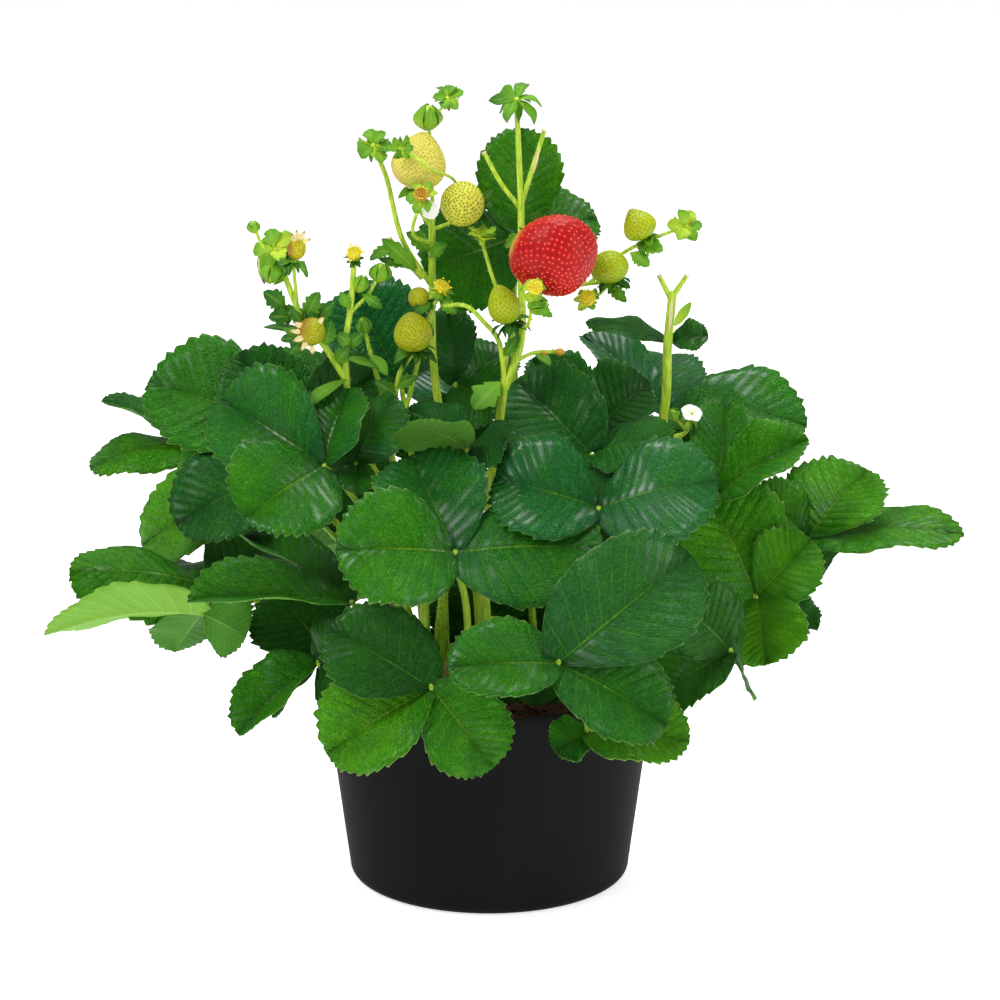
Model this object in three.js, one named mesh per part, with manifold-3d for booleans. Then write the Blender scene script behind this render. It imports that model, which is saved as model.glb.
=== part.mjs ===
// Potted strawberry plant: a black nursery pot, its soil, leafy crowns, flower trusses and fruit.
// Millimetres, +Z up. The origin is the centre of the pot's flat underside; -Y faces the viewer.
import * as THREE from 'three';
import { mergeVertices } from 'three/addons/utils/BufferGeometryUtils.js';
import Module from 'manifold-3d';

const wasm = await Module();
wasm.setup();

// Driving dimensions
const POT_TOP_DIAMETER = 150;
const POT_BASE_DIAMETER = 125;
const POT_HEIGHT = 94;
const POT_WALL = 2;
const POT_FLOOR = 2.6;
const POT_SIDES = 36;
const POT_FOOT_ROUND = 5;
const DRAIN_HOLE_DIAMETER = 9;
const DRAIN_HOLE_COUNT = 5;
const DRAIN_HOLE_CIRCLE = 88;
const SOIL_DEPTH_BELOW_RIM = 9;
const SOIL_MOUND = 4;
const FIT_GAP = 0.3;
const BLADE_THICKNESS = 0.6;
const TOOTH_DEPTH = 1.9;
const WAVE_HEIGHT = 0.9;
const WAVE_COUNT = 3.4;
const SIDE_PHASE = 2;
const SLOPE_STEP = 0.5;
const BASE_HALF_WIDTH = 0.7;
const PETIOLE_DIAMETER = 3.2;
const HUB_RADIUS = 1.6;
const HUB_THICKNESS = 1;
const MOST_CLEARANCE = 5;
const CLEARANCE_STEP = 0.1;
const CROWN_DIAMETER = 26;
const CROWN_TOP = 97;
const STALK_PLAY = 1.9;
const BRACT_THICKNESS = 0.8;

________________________

### What the exercise asks
Reproduce the whole listing word for word.

### The solution
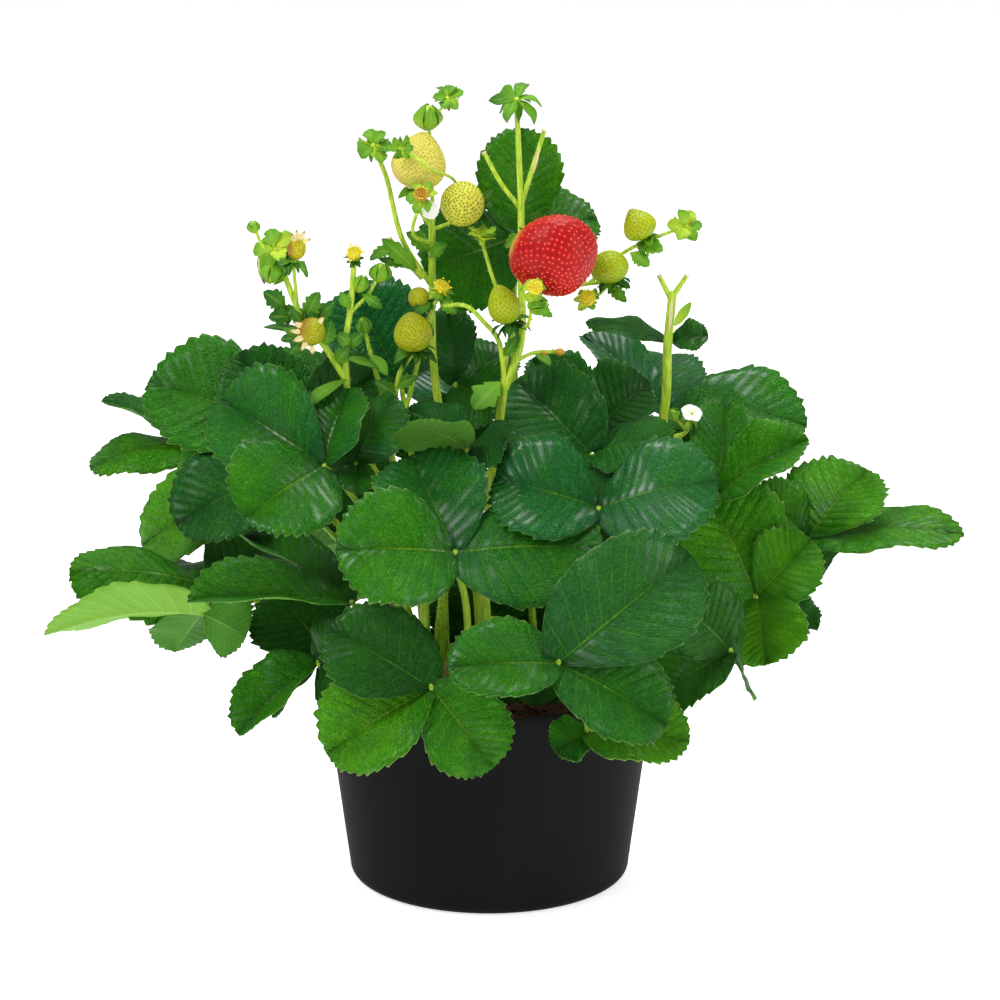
Model this object in three.js, one named mesh per part, with manifold-3d for booleans. Then write the Blender scene script behind this render. It imports that model, which is saved as model.glb.
=== part.mjs ===
// Potted strawberry plant: a black nursery pot, its soil, leafy crowns, flower trusses and fruit.
// Millimetres, +Z up. The origin is the centre of the pot's flat underside; -Y faces the viewer.
import * as THREE from 'three';
import { mergeVertices } from 'three/addons/utils/BufferGeometryUtils.js';
import Module from 'manifold-3d';

const wasm = await Module();
wasm.setup();

// Driving dimensions
const POT_TOP_DIAMETER = 150;
const POT_BASE_DIAMETER = 125;
const POT_HEIGHT = 94;
const POT_WALL = 2;
const POT_FLOOR = 2.6;
const POT_SIDES = 36;
const POT_FOOT_ROUND = 5;
const DRAIN_HOLE_DIAMETER = 9;
const DRAIN_HOLE_COUNT = 5;
const DRAIN_HOLE_CIRCLE = 88;
const SOIL_DEPTH_BELOW_RIM = 9;
const SOIL_MOUND = 4;
const FIT_GAP = 0.3;
const BLADE_THICKNESS = 0.6;
const TOOTH_DEPTH = 1.9;
const WAVE_HEIGHT = 0.9;
const WAVE_COUNT = 3.4;
const SIDE_PHASE = 2;
const SLOPE_STEP = 0.5;
const BASE_HALF_WIDTH = 0.7;
const PETIOLE_DIAMETER = 3.2;
const HUB_RADIUS = 1.6;
const HUB_THICKNESS = 1;
const MOST_CLEARANCE = 5;
const CLEARANCE_STEP = 0.1;
const CROWN_DIAMETER = 26;
const CROWN_TOP = 97;
const STALK_PLAY = 1.9;
const BRACT_THICKNESS = 0.8;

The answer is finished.